The advent of Bitcoin staking will create yet another measure of Bitcoin’s value; the chance to earn interest (or a return) from the bitcoin tokens under management. While blockchains such as Tezos, Cosmos, Solana, Cardano and, most famously, Ethereum have traditionally enabled dormant tokens to be put to work (verifying transactions and the status of tokens, according to the corresponding smart contracts), this has never previously been possible with Bitcoin.  

Bitcoin layer-2 technology will make it possible for unused bitcoin to be staked; in effect, put to work, just as fiat currencies are within a savings account. The more useful people find bitcoin (i.e. the more transactions in terms of volume and frequency), the more confidence people have in the currency. And the more uses they find for Bitcoin-denominated smart contracts, the higher the Bitcoin interest rate will climb. The opposite is also true — a plunge in confidence or sudden availability of a more convenient, safer, cheaper alternative will lead to a reduction in the Bitcoin interest rate.   

All of the above represents different measures of Bitcoin’s value beyond its price on a given day, in exactly the same way that fiat currencies are evaluated according to different perspectives and uses. 

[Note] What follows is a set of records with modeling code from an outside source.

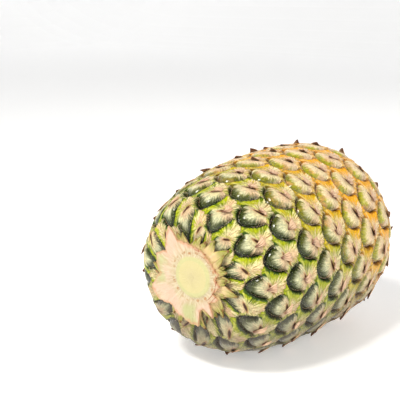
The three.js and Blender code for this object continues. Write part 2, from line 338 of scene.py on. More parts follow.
def eye_relief(own_side, own_crown, out, crown_side, swell):
    """Height of the rind, against the fruit's outline: domes, grooves, and bracts that slope into them."""
    rim = mix_numbers(DOME_STEP, -GROOVE_DEPTH, crown_side)
    steepness = mix_numbers(STALK_STEEPNESS, CROWN_STEEPNESS, crown_side)
    dome = mix_numbers(DOME_TOP * swell, rim, np.minimum(out, 1) ** steepness)
    edge = np.abs(own_side) + np.abs(own_crown)
    bract = BRACT_TOP - BRACT_FALL * smooth(edge, BRACT_FALLS_FROM, BRACT_FALLS_TO)
    bract += LIP_HEIGHT * np.exp(-(((out - LIP_AT) / LIP_WIDTH) ** 2)) * crown_side
    groove_side = smooth(out, 1.0, 1.0 + GROOVE_WIDTH * crown_side + GROOVE_EDGE)
    return np.where(out < 1, dome, mix_numbers(rim, bract, groove_side))


def eyes_between(lowest_skin, highest_skin):
    """The grid places of all the eyes whose middles lie in this stretch of the skin."""
    found = []
    for x in range(ROWS_LEFT):
        for y in range(-EYES_COUNTED_TO, EYES_COUNTED_TO):
            counted = EYES_COUNTED_FROM <= eye_number(x, y) <= EYES_COUNTED_TO
            if counted and lowest_skin <= grid_place(x, y)[1] <= highest_skin:
                found.append((x, y))
    return found


def mesh_points(mesh):
    """A mesh's points, one row each, in metres."""
    points = np.empty(len(mesh.vertices) * 3)
    mesh.vertices.foreach_get("co", points)
    return points.reshape(-1, 3)


def look_of_eyes(x, y):
    """Two random numbers and the ripeness of the eye at each grid place."""
    number = eye_number(x, y)
    ripeness = grid_place(x, y)[1] / SKIN_TOTAL
    return np.column_stack([chance(number, 11), chance(number, 12), ripeness, 0 * ripeness + 1])


def give_colours(mesh, name, values):
    """Stores four numbers for each point of a mesh, which its material reads by this name."""
    look = mesh.attributes.new(name, "FLOAT_COLOR", "POINT")
    look.data.foreach_set("color", np.asarray(values, dtype=float).ravel())


def join_copies(copies, name):
    """Joins the copies of a pattern piece into one smooth object."""
    bpy.ops.object.select_all(action="DESELECT")
    for copy in copies:
        copy.select_set(True)
    bpy.context.view_layer.objects.active = copies[0]
    bpy.ops.object.join()
    joined = bpy.context.object
    joined.name = name
    joined.data.name = name
    bpy.ops.object.shade_smooth()
    return joined


def copy_of(pattern, points, name):
    """A copy of a pattern piece with its own mesh, whose points are moved to the given ones."""
    mesh = pattern.data.copy()
    mesh.vertices.foreach_set("co", points.ravel())
    copy = bpy.data.objects.new(name, mesh)
    bpy.context.collection.objects.link(copy)
    return copy


bpy.ops.mesh.primitive_grid_add(x_subdivisions=EYE_CELLS, y_subdivisions=EYE_CELLS, size=1)
eye_pattern = bpy.context.object
flat = mesh_points(eye_pattern.data)
side = flat[:, 0] - flat[:, 1]
crown = -flat[:, 0] - flat[:, 1]
owner_x, owner_y, own_side, own_crown, out, crown_side = owned_places(side, crown)
tiles = []
for eye in eyes_between(-RIND_BEFORE_RIM, SKIN_TOTAL + RIND_BEYOND_RIM):
    look = look_of_eyes(eye[0] + owner_x, eye[1] + owner_y)
    swell = mix_numbers(LEAST_SWELL, MOST_SWELL, look[:, 0])
    relief = eye_relief(own_side, own_crown, out, crown_side, swell)
    tile = copy_of(eye_pattern, on_fruit(eye, side, crown, relief), "rind")
    give_colours(tile.data, "eye_look", look)
    give_colours(tile.data, "eye_place", np.column_stack([own_side, own_crown, out, crown_side]))
    tiles.append(tile)
bpy.data.objects.remove(eye_pattern)
rind = join_copies(tiles, "rind")
bpy.ops.object.mode_set(mode="EDIT")
bpy.ops.mesh.select_all(action="SELECT")
bpy.ops.mesh.remove_doubles(threshold=RIND_WELD * MM)
bpy.ops.mesh.select_all(action="DESELECT")
bpy.ops.object.mode_set(mode="OBJECT")

# The tiles fold up at the small hole in each flat end. Their faces there go, and both holes are closed.
rind_points = mesh_points(rind.data) / MM
from_axis = np.hypot(rind_points[:, 0], rind_points[:, 2] - AXIS_HEIGHT)
in_hole = from_axis < RIM_HOLE_RADIUS + RIND_WELD / 2
for face in rind.data.polygons:
    face.select = all(in_hole[v] for v in face.vertices)
bpy.ops.object.mode_set(mode="EDIT")
bpy.ops.mesh.select_mode(type="FACE")
bpy.ops.mesh.delete(type="FACE")
bpy.ops.mesh.select_mode(type="EDGE")
bpy.ops.mesh.select_all(action="DESELECT")
bpy.ops.mesh.select_non_manifold()
bpy.ops.mesh.fill_holes(sides=0)
bpy.ops.mesh.select_all(action="DESELECT")
bpy.ops.object.mode_set(mode="OBJECT")


def ramp(tree, factor, stops):
    """A smooth colour ramp through stops of (position, red, green, blue)."""
    colour = put(tree, "ShaderNodeValToRGB", {"Fac": factor})
    scale = colour.node.color_ramp
    scale.interpolation = "EASE"
    while len(scale.elements) < len(stops):
        scale.elements.new(0.5)
    for element, (position, *rgb) in zip(scale.elements, stops):
        element.position = position
        element.color = (*rgb, 1)
    return colour


def blend(tree, factor, first, second, blend_type="MIX"):
    """Mixes two colours, each a socket or (red, green, blue)."""
    inputs = {0: factor}
    for index, colour in ((6, first), (7, second)):
        inputs[index] = colour if isinstance(colour, bpy.types.NodeSocket) else (*colour, 1)
    return put(tree, "ShaderNodeMix", inputs, output=2, data_type="RGBA", blend_type=blend_type)


def maths(tree, operation, *values):
    """One Math node on numbers or sockets."""
    return put(tree, "ShaderNodeMath", dict(enumerate(values)), operation=operation)


def plus(tree, *terms):
    """The sum of numbers or sockets."""
    total = terms[0]
    for term in terms[1:]:
        total = maths(tree, "ADD", total, term)
    return total


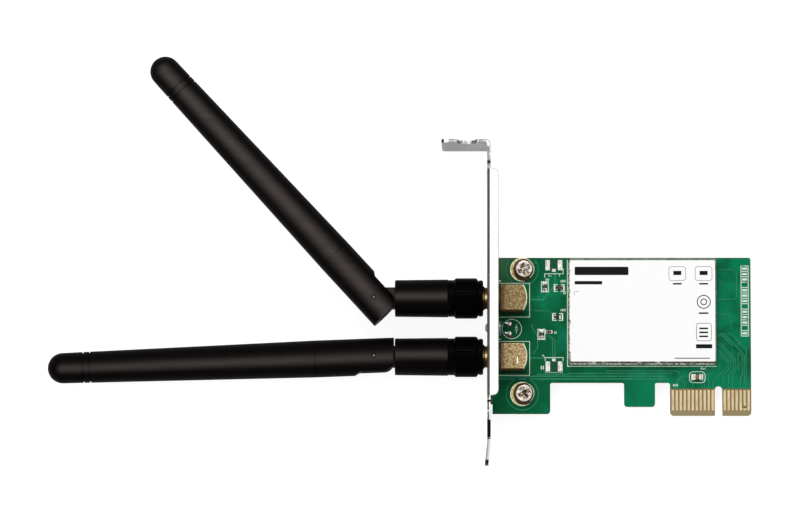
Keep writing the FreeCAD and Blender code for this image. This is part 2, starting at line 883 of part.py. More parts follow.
def make_bypass_capacitors():
    """The small capacitors around the chip under the shield."""
    x, y = shield_middle
    places = [(x + step * bypass_pitch, y + bypass_distance) for step in (-1, 1)]
    for side in (-1, 1):
        places += [(x + side * bypass_distance, y + step * bypass_pitch) for step in (-1, 0, 1)]
    size = (small_chip_length, small_chip_width, small_capacitor_height)
    return Part.makeCompound([chip_part(px, py, *size, turned_up=True) for px, py in places])


def make_wifi_chip():
    """The radio chip in the middle of the shield."""
    x, y = shield_middle
    return package(x, y, wifi_chip_side, wifi_chip_side, wifi_chip_height, wifi_chip_chamfer)


def make_crystal():
    """The crystal below the radio chip."""
    x, y = shield_middle
    return package(
        x - crystal_left, y - crystal_down, crystal_length, crystal_width, crystal_height, package_chamfer)


def make_memory_chip():
    """The memory chip at the shield's lower right."""
    x, y = shield_middle
    return package(
        x + memory_chip_right, y - memory_chip_down, memory_chip_length, memory_chip_width,
        memory_chip_height, memory_chip_chamfer)


def make_radio_amplifiers():
    """Two small amplifier packages, one for each antenna path."""
    x = shield_left + amplifier_inset
    y = shield_middle[1]
    return Part.makeCompound([
        package(x, place, amplifier_side, amplifier_side, amplifier_height, package_chamfer)
        for place in (y - amplifier_down, y + amplifier_up)])


def make_power_inductor():
    """A square inductor with a round wound core."""
    x = shield_right - inductor_inset
    y = shield_middle[1] + inductor_up
    base = package(x, y, inductor_side, inductor_side, inductor_base_height, package_chamfer)
    core_foot = half_board + inductor_base_height - package_chamfer
    core = rod(inductor_core_d / 2, vec(x, y, core_foot), vec(x, y, half_board + inductor_height))
    return joined(base, core)


def make_plug_core():
    """The plug's brass core: contact sleeve, flange inside the nut, and a barbed shank in the base."""
    flange_r = plug_flange_d / 2
    shank_r = plug_shank_d / 2
    sleeve_r = barrel_bore_d / 2 - running_clearance
    bore_r = plug_bore_d / 2
    cable_r = plug_cable_bore_d / 2
    sleeve_start = plug_flange_start - plug_sleeve_length
    flange_end = plug_flange_start + plug_flange_length
    head_start = base_start + plug_neck_in_base + axial_play
    head_end = head_start + plug_head_length
    bore_end = sleeve_start + socket_length + axial_play
    return outward([
        (sleeve_start, bore_r), (sleeve_start, sleeve_r), (plug_flange_start, sleeve_r),
        (plug_flange_start, flange_r), (flange_end, flange_r), (flange_end, shank_r),
        (head_start, shank_r), (head_start, plug_head_d / 2), (head_start + plug_head_land, plug_head_d / 2),
        (head_end, shank_r), (head_end, cable_r), (bore_end, cable_r), (bore_end, bore_r)])


def make_plug_insulator():
    """The insulating ring between the plug's sleeve and its centre socket."""
    start = plug_flange_start - plug_sleeve_length + axial_play
    end = start + plug_insulator_length
    outer_r = plug_bore_d / 2 - insulator_clearance
    inner_r = socket_d / 2 + insulator_clearance
    return outward([(start, inner_r), (start, outer_r), (end, outer_r), (end, inner_r)])


def make_plug_socket():
    """The centre socket that takes the jack's pin."""
    start = plug_flange_start - plug_sleeve_length + axial_play
    end = start + socket_length - axial_play
    outer_r = socket_d / 2
    bore_r = pin_d / 2 + running_clearance
    floor = start + socket_bore_depth
    return outward([
        (start, bore_r), (start, outer_r), (end, outer_r), (end, 0), (floor, 0), (floor, bore_r)])


def make_coupling_nut():
    """The knurled nut: a plain collar at each end and a grooved grip between them."""
    collar_end = nut_start + nut_collar_length
    collar_r = nut_collar_d / 2
    neck_r = collar_r - nut_neck_step
    grip_r = nut_grip_d / 2
    rear_r = nut_rear_d / 2
    bore_r = nut_bore_d / 2
    lip_r = plug_shank_d / 2 + running_clearance
    nut = outward([
        (nut_start, bore_r + nut_chamfer), (nut_start, collar_r - nut_chamfer),
        (nut_start + nut_chamfer, collar_r),
        (collar_end, collar_r), (collar_end, neck_r), (nut_grip_start, neck_r),
        (nut_grip_start, grip_r - nut_grip_chamfer), (nut_grip_start + nut_grip_chamfer, grip_r),
        (nut_grip_end - nut_grip_chamfer, grip_r), (nut_grip_end, grip_r - nut_grip_chamfer),
        (nut_grip_end, rear_r), (nut_end, rear_r), (nut_end, lip_r), (nut_lip_start, lip_r),
        (nut_lip_start, bore_r), (nut_start + nut_chamfer, bore_r)])
    floor = grip_r - grip_groove_depth
    mouth = grip_r + grip_groove_depth
    half = grip_groove_width / 2
    half_floor = grip_groove_floor_width / 2
    outer = face_out - nut_grip_start
    groove = prism([
        (outer, -half, mouth), (outer, half, mouth), (outer, half_floor, floor),
        (outer, -half_floor, floor)], vec(-nut_grip_length, 0, 0))
    grooves = []
    for number in range(grip_teeth):
        cutter = groove.copy()
        cutter.rotate(vec(0, 0, 0), X, 360 * number / grip_teeth)
        grooves.append(cutter)
    return nut.cut(Part.makeCompound(grooves))


def make_swivel_base():
    """The turning base: a hollow barrel around the plug's shank and a flat knuckle for the hinge."""
    front_r = base_front_d / 2
    rear_r = base_rear_d / 2
    cavity_start = base_start + plug_neck_in_base
    cavity_end = cavity_start + base_cavity_length
    bore_r = plug_shank_d / 2 + running_clearance
    cavity_r = plug_head_d / 2 + running_clearance
    barrel = outward([
        (base_start, bore_r), (base_start, front_r - base_front_chamfer),
        (base_start + base_front_chamfer, front_r), (base_end - base_rear_chamfer, rear_r),
        (base_end, rear_r - base_rear_chamfer), (base_end, 0), (cavity_end, 0),
        (cavity_end, cavity_r), (cavity_start, cavity_r), (cavity_start, bore_r)])
    half_width = knuckle_width / 2
    half_thick = knuckle_thickness / 2
    inside = face_out - base_end + base_rear_chamfer + running_clearance
    knuckle = box(pivot_x, inside, -half_width, half_width, -half_thick, half_thick)
    eye = rod(half_width, vec(pivot_x, 0, -half_thick), vec(pivot_x, 0, half_thick))
    base = joined(barrel, knuckle, eye)
    channel_end = pivot_x - knuckle_width
    base = base.cut(rod(
        cable_channel_d / 2, vec(channel_end, 0, 0), vec(face_out - cavity_end + 1, 0, 0)))
    hole_r = pivot_pin_d / 2 + running_clearance
    return base.cut(rod(hole_r, vec(pivot_x, 0, -fork_d), vec(pivot_x, 0, fork_d)))


def make_hinge_fork(side):
    """The fork: two cheeks and a back wall around the knuckle, relieved on the side it folds to."""
    sign = fold_side[side]
    radius = fork_d / 2
    start = pivot_x + fork_behind
    end = pivot_x - fork_ahead
    body = rod(radius, vec(start, 0, 0), vec(end, 0, 0))
    relief_end = pivot_x - fork_relief_start
    tall = vec(0, 0, 2 * fork_d)
    relief = prism([
        (start + 1, sign * fork_relief, -fork_d),
        (relief_end, sign * fork_relief, -fork_d),
        (relief_end - fork_relief_run, sign * radius, -fork_d),
        (relief_end - fork_relief_run, sign * fork_d, -fork_d),
        (start + 1, sign * fork_d, -fork_d),
    ], tall)
    body = body.cut(relief)
    corner_y = fork_relief - fork_corner_r
    stop = pivot_x + fork_behind_at_relief
    body = body.cut(prism([
        (start, -sign * radius, -fork_d), (stop, sign * corner_y, -fork_d),
        (stop, sign * fork_d, -fork_d), (start + 1, sign * fork_d, -fork_d),
        (start + 1, -sign * radius, -fork_d),
    ], tall))
    corner = vec(stop - fork_corner_r, sign * corner_y, -fork_d)
    square = box(corner.x, start + 1, corner.y, sign * fork_d, -fork_d, fork_d)
    body = body.cut(square.cut(rod(fork_corner_r, corner, corner + tall)))
    gap = knuckle_thickness / 2 + fork_slot_clearance
    wall = knuckle_width / 2 + fork_slot_clearance
    body = body.cut(box(start + 1, pivot_x - fork_slot_ahead, -sign * wall, sign * fork_d, -gap, gap))
    spigot = rod(spigot_d / 2, vec(end + 1, 0, 0), vec(end - spigot_length, 0, 0))
    body = joined(body, spigot)
    body = body.cut(rod(cable_channel_d / 2, vec(pivot_x, 0, 0), vec(end - spigot_length - 1, 0, 0)))
    seat = end + radiator_seat_depth
    body = body.cut(rod(
        radiator_tube_d / 2 + spigot_clearance, vec(seat, 0, 0), vec(end - spigot_length - 1, 0, 0)))
    pin_r = pivot_pin_d / 2 + pin_clearance
    return body.cut(rod(pin_r, vec(pivot_x, 0, -fork_d), vec(pivot_x, 0, fork_d)))


def make_hinge_pins():
    """Two short pins in the cheeks; the cable passes between them."""
    outer = fork_d / 2 - pivot_pin_recess
    inner = knuckle_thickness / 2 - pivot_pin_grip
    pin_r = pivot_pin_d / 2
    return Part.makeCompound([
        rod(pin_r, vec(pivot_x, 0, sign * inner), vec(pivot_x, 0, sign * outer)) for sign in (-1, 1)])


def make_antenna_sleeve():
    """The tapered hollow sleeve with its domed tip and two ring grooves."""
    start = pivot_x - fork_ahead
    tip = pivot_x - tip_distance
    root_r = sleeve_root_d / 2
    tip_r = sleeve_tip_d / 2
    dome_x = tip + tip_r
    slope = (root_r - tip_r) / (start - dome_x)
    mouth_r = spigot_d / 2 + spigot_clearance
    spigot_end = start - spigot_length - axial_play
    inner_end = dome_x + sleeve_wall

    def outer_r(x):
        return tip_r + slope * (x - dome_x)

    dome_mid = vec(dome_x - tip_r * math.sin(math.pi / 4), tip_r * math.cos(math.pi / 4), 0)
    side = Part.makePolygon([
        vec(dome_x, tip_r, 0), vec(start - sleeve_mouth_chamfer, root_r, 0),
        vec(start, root_r - sleeve_mouth_chamfer, 0),
        vec(start, mouth_r, 0), vec(spigot_end, mouth_r, 0),
        vec(spigot_end, outer_r(spigot_end) - sleeve_wall, 0),
        vec(inner_end, outer_r(inner_end) - sleeve_wall, 0), vec(inner_end, 0, 0), vec(tip, 0, 0)])
    dome = Part.Arc(vec(tip, 0, 0), dome_mid, vec(dome_x, tip_r, 0)).toShape()
    sleeve = Part.Face(Part.Wire([dome, side])).revolve(vec(0, 0, 0), X, 360)
    for number in range(2):
        x = tip + ring_groove_from_tip + number * ring_groove_spacing
        ring_r = outer_r(x)
        ring = turned([
            (x - ring_groove_width / 2, ring_r + 1), (x + ring_groove_width / 2, ring_r + 1),
            (x + ring_groove_width / 2, ring_r - ring_groove_depth),
            (x - ring_groove_width / 2, ring_r - ring_groove_depth)])
        sleeve = sleeve.cut(ring)
    return sleeve


def make_radiator():
    """The dipole: a brass tube seated in the fork and a thin rod out of its far end."""
    start = pivot_x - fork_ahead + radiator_seat_depth
    tube_end = start - radiator_tube_length
    outer_r = radiator_tube_d / 2
    bore_r = radiator_tube_bore_d / 2
    rod_r = radiator_rod_d / 2
    return turned([
        (start, bore_r), (start, outer_r), (tube_end, outer_r), (tube_end, rod_r),
        (tube_end - radiator_rod_length, rod_r), (tube_end - radiator_rod_length, 0),
        (tube_end + radiator_tube_floor, 0), (tube_end + radiator_tube_floor, bore_r)])


def place_antenna(shape, side, folded=False):
    """Put a piece that was made on the X axis on its jack's axis, folding the blade's pieces."""
    placed = shape.copy()
    if folded:
        placed.rotate(vec(pivot_x, 0, 0), Z, -fold_side[side] * fold_angle[side])
    placed.translate(vec(0, jack_y[side], jack_z))
    return placed


def make_antenna(side):
    """All pieces of one antenna, by node name."""
    fixed = {
        "coupling_nut": make_coupling_nut(),
        "plug_core": make_plug_core(),
        "plug_insulator": make_plug_insulator(),
        "plug_socket": make_plug_socket(),
        "swivel_base": make_swivel_base(),
    }
    blade = {
        "hinge_fork": make_hinge_fork(side),
        "hinge_pins": make_hinge_pins(),
        "antenna_sleeve": make_antenna_sleeve(),
        "radiator": make_radiator(),
    }
    nodes = {f"{side}_{name}": place_antenna(shape, side) for name, shape in fixed.items()}
    nodes.update({f"{side}_{name}": place_antenna(shape, side, True) for name, shape in blade.items()})
    return nodes


def make_card():
    """All pieces of the card itself, by node name."""
    nodes = {
        "circuit_board": make_circuit_board(),
        "edge_contacts": make_edge_contacts(),
        "bracket": make_bracket(),
        "board_screws": Part.makeCompound([make_board_screw(sx, sy) for sx, sy in screw_places]),
        "lock_washers": Part.makeCompound([make_lock_washer(sx, sy) for sx, sy in screw_places]),
        "led_lens": make_led_lens(),
        "led_leads": make_led_leads(),
        "shield_frame": make_shield_frame(),
        "shield_lid": make_shield_lid(),
        "label": make_label(),
        "wifi_chip": make_wifi_chip(),
        "crystal": make_crystal(),
        "memory_chip": make_memory_chip(),
        "radio_amplifiers": make_radio_amplifiers(),
        "power_inductor": make_power_inductor(),
        "chip_capacitors": make_chip_capacitors(),
        "chip_resistors": make_chip_resistors(),
        "bypass_capacitors": make_bypass_capacitors(),
    }
    for side in jack_y:
        nodes[f"{side}_jack_body"] = make_jack_body(side)
        nodes[f"{side}_jack_insulator"] = make_jack_insulator(side)
        nodes[f"{side}_jack_pin"] = make_jack_pin(side)
    return nodes


def main():
    os.makedirs("parts", exist_ok=True)
    nodes = make_card()
    for side in jack_y:
        nodes.update(make_antenna(side))
    for name, shape in nodes.items():
        shape.exportStep(f"parts/{name}.step")
        print(name, len(shape.Solids), "solid(s), valid", shape.isValid(), "volume", round(shape.Volume, 2))


main()
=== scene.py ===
"""The looks of a low-profile PCI Express radio card with two folding antennas.

The card lies flat, component side up. Lengths in this file are millimetres until they are made into
meshes: MM turns them into metres. Places that follow from a solid's box are read from the solids in
model.glb.
"""

import math
import random

import bmesh
import bpy
from mathutils import Euler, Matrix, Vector


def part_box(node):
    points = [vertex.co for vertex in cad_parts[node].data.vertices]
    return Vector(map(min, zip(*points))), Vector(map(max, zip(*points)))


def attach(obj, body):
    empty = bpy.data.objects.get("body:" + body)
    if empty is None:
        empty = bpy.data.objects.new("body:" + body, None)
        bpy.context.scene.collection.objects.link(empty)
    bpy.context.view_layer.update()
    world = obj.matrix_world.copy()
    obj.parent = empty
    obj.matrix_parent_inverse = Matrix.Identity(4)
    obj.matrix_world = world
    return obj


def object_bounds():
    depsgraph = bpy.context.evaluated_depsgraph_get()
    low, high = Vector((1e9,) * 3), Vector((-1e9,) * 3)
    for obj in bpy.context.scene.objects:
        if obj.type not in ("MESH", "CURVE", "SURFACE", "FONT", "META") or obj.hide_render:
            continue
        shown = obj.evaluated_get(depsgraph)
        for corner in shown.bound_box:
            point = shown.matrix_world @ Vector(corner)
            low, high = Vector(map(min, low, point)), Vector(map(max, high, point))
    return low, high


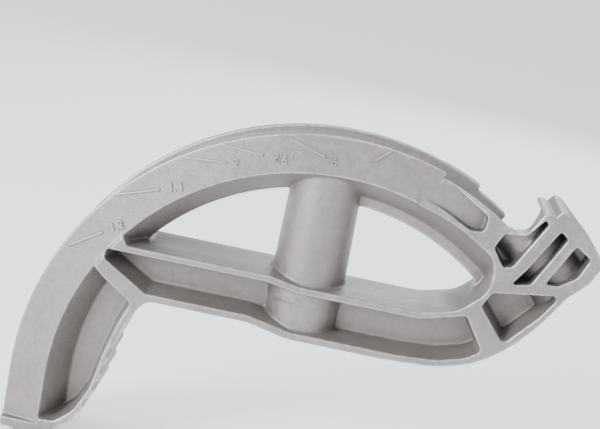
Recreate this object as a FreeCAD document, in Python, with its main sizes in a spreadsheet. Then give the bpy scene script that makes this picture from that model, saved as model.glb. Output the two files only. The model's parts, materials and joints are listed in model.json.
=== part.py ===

Ultimately, the true test of any currency is its usefulness; the ease with which goods can be exchanged using it. Bitcoin is making steps towards becoming easier to use, despite — it must be added — unprecedented levels of hostility from legacy actors, including regulators and central banks. All this for a currency that no one is imposing on anyone else, requires no disclosure of personal information to third parties, and is cheaper and more accessible than most fiat-based transactions (particularly those cross- border).

To paraphrase one of traditional finance’s most enduring slogans — Mastercard’s, no less — for all these reasons, the true value of Bitcoin is “priceless.”